Environmental consciousness is becoming a key aspect of the purchasing decision amongst an increasing number of existing and prospective customers; greater pressure is being placed upon developers to conform to their changing demands, and incorporate sustainability across their projects and developments. Whether that involves switching to eco-friendly materials, incorporating renewable energy sources, or locally sourcing what materials you do use, placing sustainable building practices at the heart of your construction activities will play a key role in determining success for years to come.

Modular building
Technological development within the modular building sector has enabled the construction industry to shift a number of what are considered “key” components of the building process offsite. Not only did this prove essential in maintaining productivity throughout the pandemic, but it also plays a major role in driving sustainability across the industry – reducing waste and carbon emissions that would otherwise be generated on-site. Whilst modular design isn’t a new trend by any means, it is well positioned to become one of the most popular approaches to construction within the building industry, with the global market expected to be valued at $157 billion come the end of 2023.

Living building materials
Living materials utilise microorganisms to replicate the functions of living organisms within the production of construction materials, enabling them to self-replicate, heal and repair cracks, absorb emitted carbon, and even grow and reproduce in ideal conditions. Whilst being a relatively new process, living building materials are already being applied across a number of projects – calcifying bacteria, for example, enables certain varieties of cement to heal themselves, whilst mycelium-based composites are sometimes used as a replacement for timber, foam, and plastic insulation.

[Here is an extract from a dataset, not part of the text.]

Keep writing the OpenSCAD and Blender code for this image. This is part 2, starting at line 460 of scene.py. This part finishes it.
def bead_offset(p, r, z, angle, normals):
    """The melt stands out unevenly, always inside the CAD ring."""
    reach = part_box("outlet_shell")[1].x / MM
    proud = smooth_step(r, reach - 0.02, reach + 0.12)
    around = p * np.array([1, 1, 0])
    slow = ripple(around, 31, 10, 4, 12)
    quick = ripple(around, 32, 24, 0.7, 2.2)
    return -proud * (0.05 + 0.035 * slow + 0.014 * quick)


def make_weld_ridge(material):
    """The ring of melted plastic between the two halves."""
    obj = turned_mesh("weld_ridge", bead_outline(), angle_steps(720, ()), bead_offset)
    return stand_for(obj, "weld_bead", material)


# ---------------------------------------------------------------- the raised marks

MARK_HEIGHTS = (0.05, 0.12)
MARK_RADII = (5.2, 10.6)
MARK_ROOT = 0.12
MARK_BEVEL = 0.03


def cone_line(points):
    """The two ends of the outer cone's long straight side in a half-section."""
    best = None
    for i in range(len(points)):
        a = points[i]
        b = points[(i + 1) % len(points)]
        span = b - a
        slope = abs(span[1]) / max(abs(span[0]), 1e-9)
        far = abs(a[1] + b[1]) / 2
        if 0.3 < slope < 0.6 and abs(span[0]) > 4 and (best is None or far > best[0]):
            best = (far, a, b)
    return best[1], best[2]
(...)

Despite these mentioned benefits, however, advancements in living building materials are still in their early stages, and whilst many show potential to be effective on a larger scale long-term, further innovation remains necessary, to not only make them more financially viable, but also finetune their environmental potential.

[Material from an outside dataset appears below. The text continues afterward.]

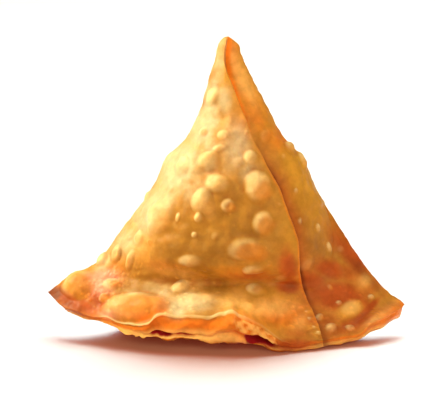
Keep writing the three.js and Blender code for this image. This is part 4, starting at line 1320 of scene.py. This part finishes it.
class SAMOSA_OT_stage(bpy.types.Operator):
    """Makes the floor, the lights and the camera"""

    bl_idname = "samosa.stage"
    bl_label = "Make Stage"

    def execute(self, context):
        settings = context.scene.samosa_stage
        shift = frame_shift(crust_skin()[0])
        apex = Vector((APEX + shift) * MM)
        self.make_camera(context, settings, apex)
        self.make_lamps(settings)
        self.make_sky(settings)
        self.make_air(context, settings)
        self.make_floor(context, settings)
        context.scene.view_settings.view_transform = "Standard"
        return {"FINISHED"}

    def make_camera(self, context, settings, apex):
        """Looks down on the samosa from the front, with the apex at its place in the view."""
        data = bpy.data.cameras.new("Camera")
        camera = bpy.data.objects.new("Camera", data)
        context.scene.collection.objects.link(camera)
        context.scene.camera = camera
        tilt = settings.elevation
        down = Vector((0, -math.sin(tilt), -math.cos(tilt)))
        back = Vector((0, -math.cos(tilt), math.sin(tilt)))
        sideways = (VIEW[0] / 2 - APEX_PIXEL[0]) * PIXEL * MM
        drop = (VIEW[1] / 2 - APEX_PIXEL[1]) * PIXEL * MM
        camera.location = apex + Vector((sideways, 0, 0)) + drop * down + settings.distance * back
        camera.rotation_euler = (-back).to_track_quat("-Z", "Y").to_euler()
        data.sensor_width = SENSOR_WIDTH
        data.lens = SENSOR_WIDTH * settings.distance / (VIEW[0] * PIXEL * MM)
        data.clip_end = FARTHEST_SEEN

    def make_lamps(self, settings):
        """For the crust: a strong soft light at the left, a weak one in front and one above."""
        for name, place, size, power, colour in (
                ("Key", (-0.58, -0.02, 0.46), 0.2, settings.key, (1, 0.96, 0.86)),
                ("Fill", (0.26, -0.6, 0.34), 0.4, settings.fill, (1, 0.9, 0.78)),
                ("Top", (0, 0.06, 0.9), 0.5, settings.top, (1, 0.97, 0.92))):
            light = new_light(name, "AREA", power, colour, FOR_CRUST)
            light.data.size = size
            light.location = place
            light.rotation_euler = (Vector(LAMPS_AIM) - light.location).to_track_quat("-Z", "Y").to_euler()

    def make_sky(self, settings):
        """For the floor: wide lights behind and in front, a red one above, and a red sun without shadows."""
        for name, power, colour, size, turn, side in (
                ("Sky", settings.sky, (0.5, 1.62, 2.4), (1.2, 0.8), -26, 8),
                ("Wide sky", 0.64 * settings.sky, (0.6, 1.62, 2.4), (3, 1.6), -28, 8),
                ("Front sky", 0.4 * settings.sky, (0.95, 1.2, 1.05), (2, 0.8), 68, 0),
                ("Blush", 0.9 * settings.blush, (1, 0.1, 0.05), (3, 1.8), -18, 0)):
            light = new_light(name, "AREA", power, colour, FOR_FLOOR)
            light.data.shape = "RECTANGLE"
            light.data.size, light.data.size_y = size
            light.rotation_euler = (math.radians(turn), math.radians(side), 0)
            light.location = SKY_DISTANCE * (light.rotation_euler.to_matrix() @ Vector((0, 0, 1)))
        sun = new_light("Umbra", "SUN", settings.umbra, (1, 0.12, 0.05), FOR_FLOOR)
        sun.data.use_shadow = False

    def make_air(self, context, settings):
        """The light from all around."""
        world = bpy.data.worlds.new("Studio air")
        context.scene.world = world
        world.use_nodes = True
        graph = Graph(world.node_tree)
        air = graph.node("ShaderNodeBackground", None,
                         {"Color": (*settings.air, 1), "Strength": settings.haze})
        graph.node("ShaderNodeOutputWorld", None, {"Surface": air})

    def make_floor(self, context, settings):
        """A wide plane that the sky's lights take to white."""
        bpy.ops.mesh.primitive_plane_add(size=FLOOR_SIZE)
        floor = context.object
        floor.name = "Floor"
        floor.data.materials.append(studio_floor(settings))
        collection(FOR_FLOOR).objects.link(floor)


class SAMOSA_OT_crust(bpy.types.Operator):
    """Makes the crust, with its seam, hem and blisters"""

    bl_idname = "samosa.crust"
    bl_label = "Make Crust"

    def execute(self, context):
        settings = context.scene.samosa_crust
        places, faces, values = crust_skin()
        shift = frame_shift(places)
        values["bubbly"] = crowding(places)
        values.update(tints(places))
        crust = mesh_object("crust", places + shift, faces, values)
        blisters = self.blister_points(shift)
        grow(crust, blister_tree(), {
            "Blisters": blisters, "Pinhead Density": settings.pinheads, "Material": fried_dough(settings)})
        bpy.data.objects.remove(blisters)
        collection(FOR_CRUST).objects.link(crust)
        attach(crust, BODY)
        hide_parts(NODE)
        return {"FINISHED"}

    def blister_points(self, shift):
        """An object with a point for each blister, for the tree to read while the crust grows."""
        made = all_blisters()
        centres = np.array([blister["centre"] for blister in made]) + shift
        values = {name: np.array([blister[name] for blister in made])
                  for name in ("facing", "wide", "tall", "dent", "browned")}
        for name in ("half_width", "half_height", "lift"):
            values[name] = np.array([blister[name] for blister in made]) * MM
        return mesh_object("blister places", centres, (), values)


class SAMOSA_PT_panel(bpy.types.Panel):
    """Lists the samosa's pieces and their settings"""

    bl_label = "Fried Samosa"
    bl_idname = "SAMOSA_PT_panel"
    bl_space_type = "VIEW_3D"
    bl_region_type = "UI"
    bl_category = "Samosa"

    def draw(self, context):
        for operator, settings in (("samosa.stage", context.scene.samosa_stage),
                                   ("samosa.crust", context.scene.samosa_crust)):
            box = self.layout.box()
            box.operator(operator)
            for name in settings.__annotations__:
                box.prop(settings, name)


CLASSES = (CrustSettings, StageSettings, SAMOSA_OT_stage, SAMOSA_OT_crust, SAMOSA_PT_panel)


def register():
    for made in CLASSES:
        bpy.utils.register_class(made)
    bpy.types.Scene.samosa_crust = bpy.props.PointerProperty(type=CrustSettings)
    bpy.types.Scene.samosa_stage = bpy.props.PointerProperty(type=StageSettings)


def unregister():
    del bpy.types.Scene.samosa_stage
    del bpy.types.Scene.samosa_crust
    for made in reversed(CLASSES):
        bpy.utils.unregister_class(made)


def main():
    """Makes every piece in order."""
    register()
    bpy.ops.samosa.stage()
    bpy.ops.samosa.crust()
    bpy.context.view_layer.update()


if __name__ == "__main__":
    main()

How can you keep on top of industry trends?
Perhaps the most crucial way of keeping up to date with the industry is through networking.
Whether that’s attending industry events to observe what new materials your competitors are trialling, or connecting with like-minded companies on LinkedIn, for example, to gauge the activities or actions of industry leaders, communication is key when following trends. Don’t feel you have to keep on top of everything by yourself!